The shliach will have the greatest effect by not compromising on his family or his chassidishkeit. Regarding shluchim and shluchos, the thing that people find most appealing and deserving of respect is that they maintain a standard of behavior that does not bend. That is why people feel that they can confide their deepest concerns with a shliach, because he is not “one of the boys.” He is different; he is a chossid of the Lubavitcher Rebbe.
And, as mentioned, this will communicate itself to your children, as well.
Even a shliach whose shlichus is particularly constraining can find ways to compensate and ensure that his shlichus is never, chas v’sholom, accomplished at the expense of his family.
Reb Yosef Wineberg, zol gezunt zein, would travel to South Africa for months at a time and leave behind a young growing family. However, when he was home, he would help out much more than the average husband, even helping his wife with the cooking! And boruch Hashem, he raised a beautiful chassidishe family.
Shluchim’s Unique Opportunities
A teacher from England once came to the Rebbe, and the Rebbe told her that the royalty of the English system was conducive to communicating the concept of discipline and kabalas ohl. To Americans, the Rebbe said that the American openness and free spirit could be used to enhance chinuch. To the French, the Rebbe advised to use France’s revolutionary spirit to promote tshuva.
We can say the same about shlichus: Raising kids on shlichus presents a unique opportunity.

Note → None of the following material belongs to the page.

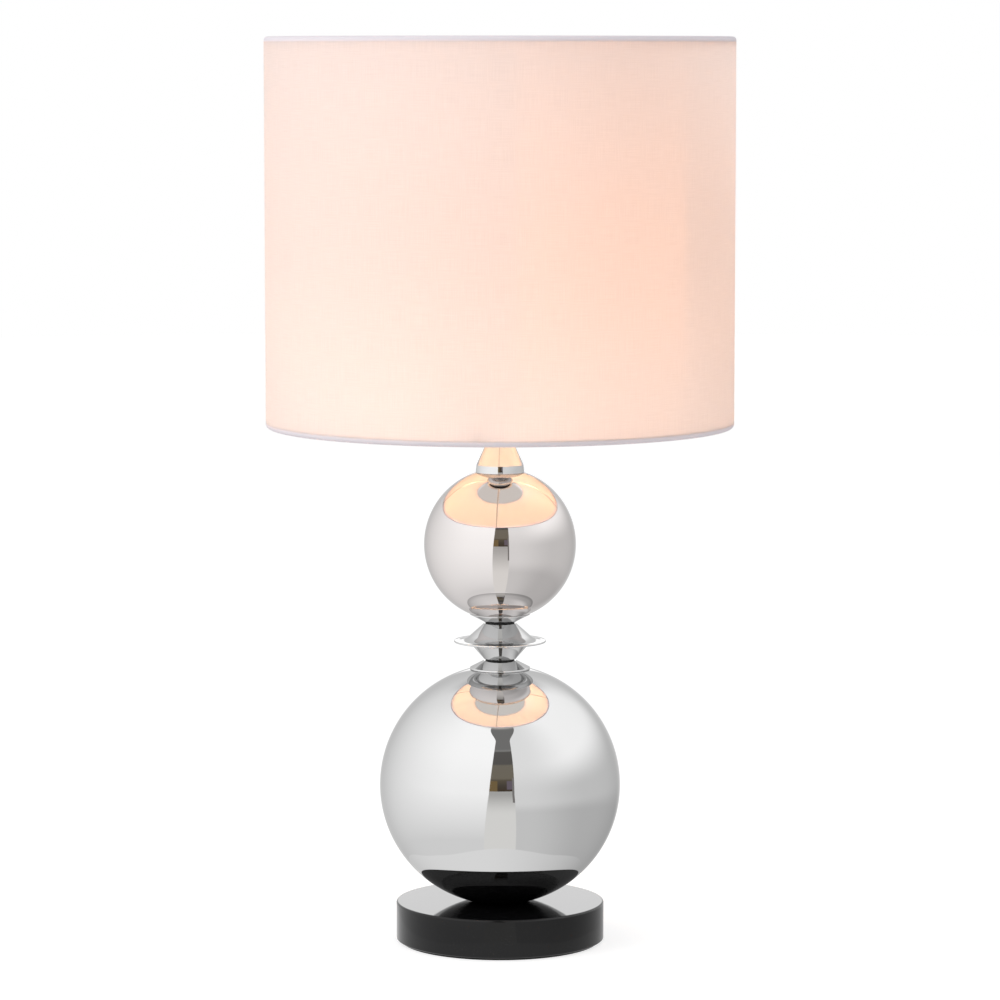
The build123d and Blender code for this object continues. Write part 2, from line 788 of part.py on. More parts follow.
# Files, one for each piece
os.makedirs("parts", exist_ok=True)
felt_pad.part.label = "felt_pad"
stone_base.part.label = "stone_base"
cord_bushing.part.label = "cord_bushing"
base_washer.part.label = "base_washer"
lock_washer.part.label = "lock_washer"
base_nut.part.label = "base_nut"
threaded_rod.part.label = "threaded_rod"
ball_seat.part.label = "ball_seat"
big_ball.part.label = "big_ball"
lower_flange.part.label = "lower_flange"
lower_gasket.part.label = "lower_gasket"
waist_cone.part.label = "waist_cone"
waist_disc.part.label = "waist_disc"
upper_gasket.part.label = "upper_gasket"
upper_saucer.part.label = "upper_saucer"
small_ball.part.label = "small_ball"
top_cap.part.label = "top_cap"
top_nut.part.label = "top_nut"
holder_cup.part.label = "holder_cup"
holder_skirt.part.label = "holder_skirt"
holder_core.part.label = "holder_core"
terminal_screws.part.label = "terminal_screws"
screw_shell.part.label = "screw_shell"
centre_contact.part.label = "centre_contact"
bulb_tip.part.label = "bulb_tip"
bulb_insulator.part.label = "bulb_insulator"
bulb_cap.part.label = "bulb_cap"
bulb_glass.part.label = "bulb_glass"
fitter_ring.part.label = "fitter_ring"
fitter_arms.part.label = "fitter_arms"
shade_ring_nut.part.label = "shade_ring_nut"
shade_bottom_ring.part.label = "shade_bottom_ring"
shade_top_ring.part.label = "shade_top_ring"
shade_liner.part.label = "shade_liner"
shade_cover.part.label = "shade_cover"
export_step(felt_pad.part, "parts/felt_pad.step")
export_step(stone_base.part, "parts/stone_base.step")
export_step(cord_bushing.part, "parts/cord_bushing.step")
export_step(base_washer.part, "parts/base_washer.step")
export_step(lock_washer.part, "parts/lock_washer.step")
export_step(base_nut.part, "parts/base_nut.step")
export_step(threaded_rod.part, "parts/threaded_rod.step")
export_step(ball_seat.part, "parts/ball_seat.step")
export_step(big_ball.part, "parts/big_ball.step")
export_step(lower_flange.part, "parts/lower_flange.step")
export_step(lower_gasket.part, "parts/lower_gasket.step")
export_step(waist_cone.part, "parts/waist_cone.step")
export_step(waist_disc.part, "parts/waist_disc.step")
export_step(upper_gasket.part, "parts/upper_gasket.step")
export_step(upper_saucer.part, "parts/upper_saucer.step")
export_step(small_ball.part, "parts/small_ball.step")
export_step(top_cap.part, "parts/top_cap.step")
export_step(top_nut.part, "parts/top_nut.step")
export_step(holder_cup.part, "parts/holder_cup.step")
export_step(holder_skirt.part, "parts/holder_skirt.step")
export_step(holder_core.part, "parts/holder_core.step")
export_step(terminal_screws.part, "parts/terminal_screws.step")
export_step(screw_shell.part, "parts/screw_shell.step")
export_step(centre_contact.part, "parts/centre_contact.step")
export_step(bulb_tip.part, "parts/bulb_tip.step")
export_step(bulb_insulator.part, "parts/bulb_insulator.step")
export_step(bulb_cap.part, "parts/bulb_cap.step")
export_step(bulb_glass.part, "parts/bulb_glass.step")
export_step(fitter_ring.part, "parts/fitter_ring.step")
export_step(fitter_arms.part, "parts/fitter_arms.step")
export_step(shade_ring_nut.part, "parts/shade_ring_nut.step")
export_step(shade_bottom_ring.part, "parts/shade_bottom_ring.step")
export_step(shade_top_ring.part, "parts/shade_top_ring.step")
export_step(shade_liner.part, "parts/shade_liner.step")
export_step(shade_cover.part, "parts/shade_cover.step")
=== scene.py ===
import math

import bpy
import bmesh
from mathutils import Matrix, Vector


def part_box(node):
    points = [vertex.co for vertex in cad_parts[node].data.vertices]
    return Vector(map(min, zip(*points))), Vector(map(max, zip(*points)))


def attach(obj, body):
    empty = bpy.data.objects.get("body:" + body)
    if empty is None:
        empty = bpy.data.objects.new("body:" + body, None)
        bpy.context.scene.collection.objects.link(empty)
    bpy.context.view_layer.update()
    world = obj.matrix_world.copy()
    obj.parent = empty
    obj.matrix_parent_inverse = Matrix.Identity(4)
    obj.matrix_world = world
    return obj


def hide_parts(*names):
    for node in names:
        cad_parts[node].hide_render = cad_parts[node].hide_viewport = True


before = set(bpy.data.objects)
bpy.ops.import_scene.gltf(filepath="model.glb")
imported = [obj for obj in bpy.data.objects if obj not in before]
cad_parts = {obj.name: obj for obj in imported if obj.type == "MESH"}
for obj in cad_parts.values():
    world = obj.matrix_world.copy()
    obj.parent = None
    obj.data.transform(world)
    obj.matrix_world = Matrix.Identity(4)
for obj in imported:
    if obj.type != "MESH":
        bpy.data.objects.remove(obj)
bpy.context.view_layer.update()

MM = 0.001

# Sizes in millimetres, as in the solids
BALL_HOLE = 5.3
BIG_BALL_RADIUS = 77.65
SMALL_BALL_RADIUS = 48.9
SHEET = 1.2
SHADE_RADIUS = 150.0
COVER_THICKNESS = 0.6
LINER_THICKNESS = 0.45
WIRE_RADIUS = 1.5
WIRE_PLAY = 0.3
HEM_FLAP = 6.0
HEM_BAND = 3.2
SNIP_WIDTH = 4.4
SNIP_DROP = 1.35
ARM_ANGLES = (-95.0, 25.0, 145.0)
SEAM_WIDTH = 10.0
SEAM_PROUD = 0.3
LINER_LAP = 12.0
LINER_LAP_TUCK = -0.4
ROLL_RADIUS = WIRE_RADIUS + WIRE_PLAY + COVER_THICKNESS
WIRE_RING_RADIUS = SHADE_RADIUS - ROLL_RADIUS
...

Shluchim can create their own environment and, therefore, foster a special innocence and purity within their children. This purity is far stronger than what children will eventually find when they leave home. Paradoxically, when surrounded by people who are not necessarily frum in any way, the shliach can ensure that his children are even more chassidish than they would be in a larger frum community.
This is possible when the environment is created by a close and intimate family unit working joyfully together to fulfill their shlichus.
May we all merit to raise Yiddishe, chassidishe children.